Friday, May 6, 2011

Homage to the Oracle of Delphi

"Over a vast period--ages in which people came and went, empires rose and fell--the Oracle proved to be the most durable and compelling force in what was arguably the most important society that humans ever devised. She was the guide star of Greek civilization. We have no equilavent. . . . No voice, civil or religious, carried further. No authority was more sought after or more influencial. None. She quite literally had the power to depose kings."

So writes William J. Broad, award-winning New York Times science writer, in his fascinating book The Oracle: Ancient Delphi and the Science Behind Its Lost Secrets. Broad pulls together the strands of ancient history, archeological quest, and modern scientific inquiry regarding this figure shrouded in so much mystery. (Actually, there were many Oracles, often matronly women, succeding each other. During Plutarch's stint as high priest of Delphi, there were two Oracles and one back up. Even Plutarch was not privy to the inner rites of these Oracles.)
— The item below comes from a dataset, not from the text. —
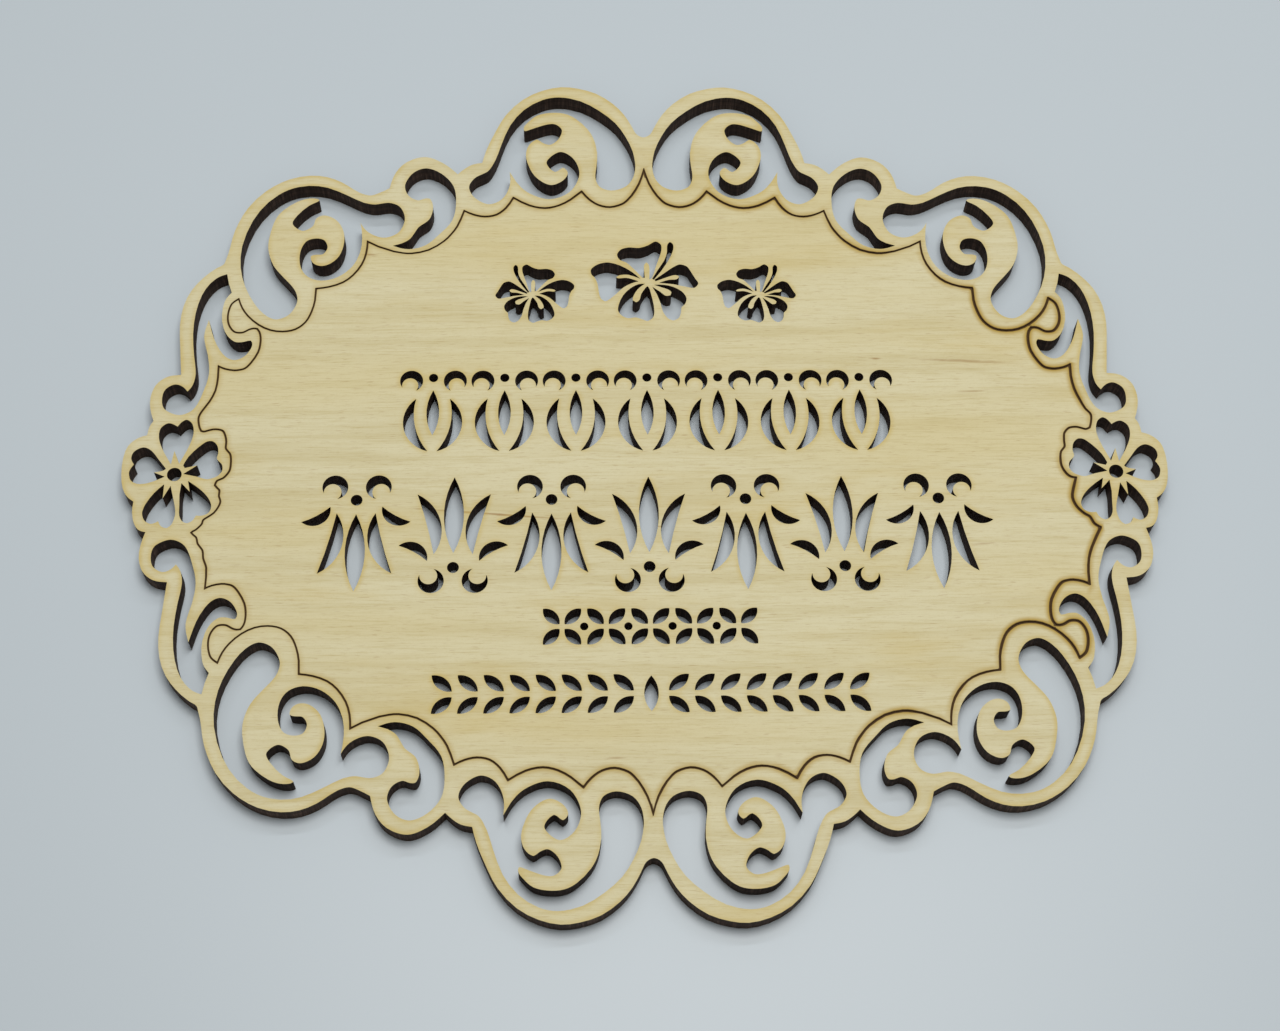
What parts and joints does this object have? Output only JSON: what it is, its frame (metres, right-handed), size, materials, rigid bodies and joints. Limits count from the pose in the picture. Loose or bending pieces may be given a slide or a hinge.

The ancient Greeks laid the foundation of our scientific world. Pythagorus, Euclid, Aristotle, and scores more, established the basic principles of mathematics, geometry, physics, and philosophy. These great thinkers respected the Oracle of Delphi. Socrates even credits her with setting him on the course that made him one of the world's greatest philosophers.

As described by the ancients, the Delphic Oracle would sit on a tripod, breath in vapors, enter a state of exaltation, and then answer questions put to her, the answers coming directly from the god Apollo. Her answers were sometimes ambiguous, othe times quite specific. King Croesus once sent a courier to ask "What am I doing now." When the Oracle said he was cooking lamb and turtle stew, it seemed improbable. Yet she was spot on. On that day, at that time, the king was cooking that stew!

Broad's book chronicles the unearthing of the ruins at Delphi and the scientific search for the source of the fumes that enabled the Oracle to reach her elevated state. After years of research, John Hale, an American archeologist, and Jelle de Boer, a Dutch geologist, published their findings in 2001. The tripod sat directly over the intersection of two geological faults where a mixture of gases, including the ecstacy-inducing ethylene, wafted through tiny fussures.

The media was quick to mock the Oracle as getting high and rambling, but the question remains, how could she have been so accurate and commanded such respect for hundreds of years?

I like to think that the Oracle tapped into "the Field," much like Edgar Cayce did in his self-hypnotic trances, where she could step into a higher level of consciousness, the transcendental state where the past, present, and future all blend, where all knowledge is accessible.

The Oracle continued to have power into the Roman period. The Christians, however, labelled her a witch in league with demons, and after 1200 years and thousands of accurate prophecies, in 395 C.E., the shrine was closed by the Roman emporor. Subsequent earthquakes eventually shut off the fumes.

Nancy and I leave Crete tomorrow to journey to Delphi. Amidst the stunning scenery and awesome ruins, I will be paying my respect to that "sisterhood of mystics" as Broad calls them, who generation after generation, guided one of the world's greatest civilizations.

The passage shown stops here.